As per the article 275 of the Constitution of India, states are provided with grants to cover the post devolution revenue deficits of states. This is aimed at ensuring fiscal balance between stronger and financially weaker states.
But now the 15th Finance Commission was asked to examine the need for providing revenue deficit grants at all.
The terms of reference further state that the Finance Commission may consider proposing measurable performance-based incentives for states at the appropriate level of government in several areas.
How can the Finance Commission judge the performance of states? Such uniform criteria to evaluate the performance of state governments goes contrary to the spirit of federalism. The performance of state governments is a function of their respective political programme and the promises they made to electorate.
Such so called performance linked incentives would only erode the fiscal and policy autonomy of state governments resulting in Central government deciding the priorities of state governments. The federal polity of India allows for coexistence of governments led by different political parties at the centre and in states.
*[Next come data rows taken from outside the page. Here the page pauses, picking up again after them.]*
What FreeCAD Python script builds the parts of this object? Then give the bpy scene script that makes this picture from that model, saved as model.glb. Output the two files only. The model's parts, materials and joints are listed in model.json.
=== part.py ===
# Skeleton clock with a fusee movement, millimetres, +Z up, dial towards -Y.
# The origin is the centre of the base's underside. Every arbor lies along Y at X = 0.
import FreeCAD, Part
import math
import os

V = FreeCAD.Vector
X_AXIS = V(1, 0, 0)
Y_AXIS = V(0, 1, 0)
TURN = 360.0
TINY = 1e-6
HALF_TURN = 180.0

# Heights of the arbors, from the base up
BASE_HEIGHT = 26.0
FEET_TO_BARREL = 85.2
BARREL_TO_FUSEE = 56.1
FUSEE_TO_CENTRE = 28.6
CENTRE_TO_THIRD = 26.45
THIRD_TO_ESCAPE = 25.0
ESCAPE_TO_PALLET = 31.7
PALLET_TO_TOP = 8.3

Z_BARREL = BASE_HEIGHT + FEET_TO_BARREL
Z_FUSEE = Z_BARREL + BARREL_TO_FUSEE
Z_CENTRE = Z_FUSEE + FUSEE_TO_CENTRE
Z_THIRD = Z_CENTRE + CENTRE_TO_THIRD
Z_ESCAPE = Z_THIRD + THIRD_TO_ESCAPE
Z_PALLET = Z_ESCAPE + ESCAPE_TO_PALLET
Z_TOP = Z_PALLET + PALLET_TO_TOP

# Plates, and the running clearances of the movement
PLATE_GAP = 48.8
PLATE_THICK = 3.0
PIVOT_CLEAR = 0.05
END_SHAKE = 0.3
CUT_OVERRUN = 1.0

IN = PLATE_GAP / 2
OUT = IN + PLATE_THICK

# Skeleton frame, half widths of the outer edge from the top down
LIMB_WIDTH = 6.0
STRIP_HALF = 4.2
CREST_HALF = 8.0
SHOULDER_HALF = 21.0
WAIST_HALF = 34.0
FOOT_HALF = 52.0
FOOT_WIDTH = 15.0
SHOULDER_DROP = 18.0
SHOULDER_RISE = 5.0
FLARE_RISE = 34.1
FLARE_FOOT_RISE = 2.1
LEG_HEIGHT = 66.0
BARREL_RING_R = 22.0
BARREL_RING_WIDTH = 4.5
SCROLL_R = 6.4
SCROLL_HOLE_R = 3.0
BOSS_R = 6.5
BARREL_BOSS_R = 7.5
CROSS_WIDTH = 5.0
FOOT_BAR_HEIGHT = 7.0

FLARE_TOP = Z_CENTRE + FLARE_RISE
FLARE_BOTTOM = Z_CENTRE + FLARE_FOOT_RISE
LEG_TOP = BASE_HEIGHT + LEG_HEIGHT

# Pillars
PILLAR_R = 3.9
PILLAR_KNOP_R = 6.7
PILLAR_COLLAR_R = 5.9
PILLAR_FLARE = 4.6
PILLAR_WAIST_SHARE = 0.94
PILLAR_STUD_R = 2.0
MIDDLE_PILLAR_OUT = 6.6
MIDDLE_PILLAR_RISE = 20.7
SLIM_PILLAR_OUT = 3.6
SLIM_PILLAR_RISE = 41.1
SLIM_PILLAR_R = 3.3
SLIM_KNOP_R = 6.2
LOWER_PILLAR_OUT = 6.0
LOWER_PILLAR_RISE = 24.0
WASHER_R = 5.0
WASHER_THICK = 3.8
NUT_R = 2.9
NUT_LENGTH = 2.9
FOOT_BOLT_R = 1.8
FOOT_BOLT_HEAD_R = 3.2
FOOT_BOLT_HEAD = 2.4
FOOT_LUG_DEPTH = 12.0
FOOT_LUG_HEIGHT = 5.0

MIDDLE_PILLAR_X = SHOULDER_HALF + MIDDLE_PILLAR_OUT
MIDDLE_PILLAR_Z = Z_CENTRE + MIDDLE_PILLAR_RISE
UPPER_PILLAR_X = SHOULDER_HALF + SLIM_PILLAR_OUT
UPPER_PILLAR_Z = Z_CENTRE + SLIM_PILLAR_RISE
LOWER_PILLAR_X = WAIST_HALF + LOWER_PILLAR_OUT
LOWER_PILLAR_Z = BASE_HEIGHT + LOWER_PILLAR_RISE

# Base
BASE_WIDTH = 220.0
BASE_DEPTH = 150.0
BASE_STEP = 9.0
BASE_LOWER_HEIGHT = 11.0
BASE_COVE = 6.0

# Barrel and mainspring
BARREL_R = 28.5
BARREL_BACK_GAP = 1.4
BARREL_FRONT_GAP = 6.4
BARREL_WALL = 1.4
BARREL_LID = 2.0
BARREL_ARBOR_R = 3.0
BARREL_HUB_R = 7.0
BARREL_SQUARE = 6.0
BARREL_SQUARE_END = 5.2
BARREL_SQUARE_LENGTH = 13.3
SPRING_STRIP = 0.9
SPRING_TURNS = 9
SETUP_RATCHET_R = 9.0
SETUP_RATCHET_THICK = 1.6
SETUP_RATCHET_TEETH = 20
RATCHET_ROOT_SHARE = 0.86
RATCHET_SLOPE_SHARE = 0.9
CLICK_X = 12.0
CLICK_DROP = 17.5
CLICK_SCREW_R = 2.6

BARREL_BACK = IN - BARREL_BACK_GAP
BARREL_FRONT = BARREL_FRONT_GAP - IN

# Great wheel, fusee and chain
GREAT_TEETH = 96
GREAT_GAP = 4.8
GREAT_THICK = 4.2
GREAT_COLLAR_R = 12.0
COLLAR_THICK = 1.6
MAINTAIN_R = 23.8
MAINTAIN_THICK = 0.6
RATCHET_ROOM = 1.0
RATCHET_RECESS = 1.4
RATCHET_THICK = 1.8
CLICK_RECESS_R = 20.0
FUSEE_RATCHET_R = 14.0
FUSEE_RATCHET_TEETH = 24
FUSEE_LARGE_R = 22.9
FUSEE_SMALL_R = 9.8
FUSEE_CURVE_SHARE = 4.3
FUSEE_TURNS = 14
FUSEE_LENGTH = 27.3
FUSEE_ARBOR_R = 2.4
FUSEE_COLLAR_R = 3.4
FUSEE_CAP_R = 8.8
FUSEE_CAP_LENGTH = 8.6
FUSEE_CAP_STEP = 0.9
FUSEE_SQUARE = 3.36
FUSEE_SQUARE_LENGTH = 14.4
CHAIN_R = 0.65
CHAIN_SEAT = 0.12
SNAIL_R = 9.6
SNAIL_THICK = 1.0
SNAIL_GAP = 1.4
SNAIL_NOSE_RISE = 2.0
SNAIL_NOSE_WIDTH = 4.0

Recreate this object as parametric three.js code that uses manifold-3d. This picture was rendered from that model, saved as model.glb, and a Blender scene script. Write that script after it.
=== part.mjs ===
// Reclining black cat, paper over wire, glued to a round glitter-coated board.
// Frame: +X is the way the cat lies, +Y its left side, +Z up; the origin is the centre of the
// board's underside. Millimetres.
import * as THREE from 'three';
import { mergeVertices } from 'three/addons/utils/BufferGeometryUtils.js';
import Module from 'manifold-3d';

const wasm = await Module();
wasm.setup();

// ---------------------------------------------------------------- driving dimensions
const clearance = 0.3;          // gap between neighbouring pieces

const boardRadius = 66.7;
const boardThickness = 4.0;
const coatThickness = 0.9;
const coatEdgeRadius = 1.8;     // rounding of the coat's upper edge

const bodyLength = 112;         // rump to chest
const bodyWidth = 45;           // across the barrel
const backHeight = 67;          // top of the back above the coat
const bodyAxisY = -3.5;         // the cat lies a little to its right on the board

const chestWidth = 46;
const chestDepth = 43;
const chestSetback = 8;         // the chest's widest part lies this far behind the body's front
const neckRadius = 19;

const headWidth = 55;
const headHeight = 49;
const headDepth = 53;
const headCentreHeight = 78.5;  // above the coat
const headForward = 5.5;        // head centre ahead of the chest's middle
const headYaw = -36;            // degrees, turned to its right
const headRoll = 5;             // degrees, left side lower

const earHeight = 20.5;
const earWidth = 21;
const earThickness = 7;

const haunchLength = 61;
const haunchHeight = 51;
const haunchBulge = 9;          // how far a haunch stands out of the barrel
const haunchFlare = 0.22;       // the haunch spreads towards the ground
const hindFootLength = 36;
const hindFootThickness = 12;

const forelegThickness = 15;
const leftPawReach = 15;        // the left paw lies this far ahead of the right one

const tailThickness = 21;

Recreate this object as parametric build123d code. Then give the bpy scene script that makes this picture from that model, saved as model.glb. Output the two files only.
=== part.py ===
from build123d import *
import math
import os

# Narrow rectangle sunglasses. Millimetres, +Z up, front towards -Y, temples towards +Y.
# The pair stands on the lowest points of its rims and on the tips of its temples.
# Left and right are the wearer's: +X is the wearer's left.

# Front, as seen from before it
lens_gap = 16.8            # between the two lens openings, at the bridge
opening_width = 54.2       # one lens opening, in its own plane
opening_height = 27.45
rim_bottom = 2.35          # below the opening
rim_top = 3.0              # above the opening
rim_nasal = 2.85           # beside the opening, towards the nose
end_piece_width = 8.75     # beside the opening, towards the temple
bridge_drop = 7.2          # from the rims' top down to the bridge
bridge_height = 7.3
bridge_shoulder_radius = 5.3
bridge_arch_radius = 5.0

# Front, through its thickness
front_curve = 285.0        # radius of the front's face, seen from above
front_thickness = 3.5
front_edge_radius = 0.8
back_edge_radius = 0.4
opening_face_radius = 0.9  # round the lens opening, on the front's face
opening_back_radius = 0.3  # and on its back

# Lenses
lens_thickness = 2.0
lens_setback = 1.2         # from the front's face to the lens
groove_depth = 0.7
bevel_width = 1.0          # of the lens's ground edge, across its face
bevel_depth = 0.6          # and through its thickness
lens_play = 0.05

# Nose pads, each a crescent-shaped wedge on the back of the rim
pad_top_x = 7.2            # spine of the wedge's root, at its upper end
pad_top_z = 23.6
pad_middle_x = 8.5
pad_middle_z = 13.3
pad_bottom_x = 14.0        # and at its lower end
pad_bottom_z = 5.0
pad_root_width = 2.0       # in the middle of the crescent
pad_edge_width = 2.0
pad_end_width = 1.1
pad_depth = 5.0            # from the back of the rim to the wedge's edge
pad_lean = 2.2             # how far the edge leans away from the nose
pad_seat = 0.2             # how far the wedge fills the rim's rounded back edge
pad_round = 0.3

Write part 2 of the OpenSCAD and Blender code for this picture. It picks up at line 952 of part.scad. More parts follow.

In fact, the states have been more fiscally prudent than the Union government. All states fiscal deficit for 2017-18 budget estimates is 2.7 per cent of GDP which is much below the union government's fiscal deficit of 3.5 per cent. How can the Centre impose conditionalities on states that are performing better than it? But, the TOR of 15th Finance Commission may significantly reduce the fiscal deficit and Debt-GDP ratio permitted for the states and will severely curtail the fiscal space available to states.
The TOR also indicates discouraging populist schemes. But, what constitutes a populist scheme depends on the priorities of a government and should be seen from a political perspective. How can Finance Commission decide on the populist character of a welfare scheme?
The terms of reference of 15th Finance commission have a potential to reduce the share of the states in the overall tax devolution, squeeze the fiscal space available to the states, impose unacceptable conditionalities and privilege Centrally sponsored programmes over state programmes.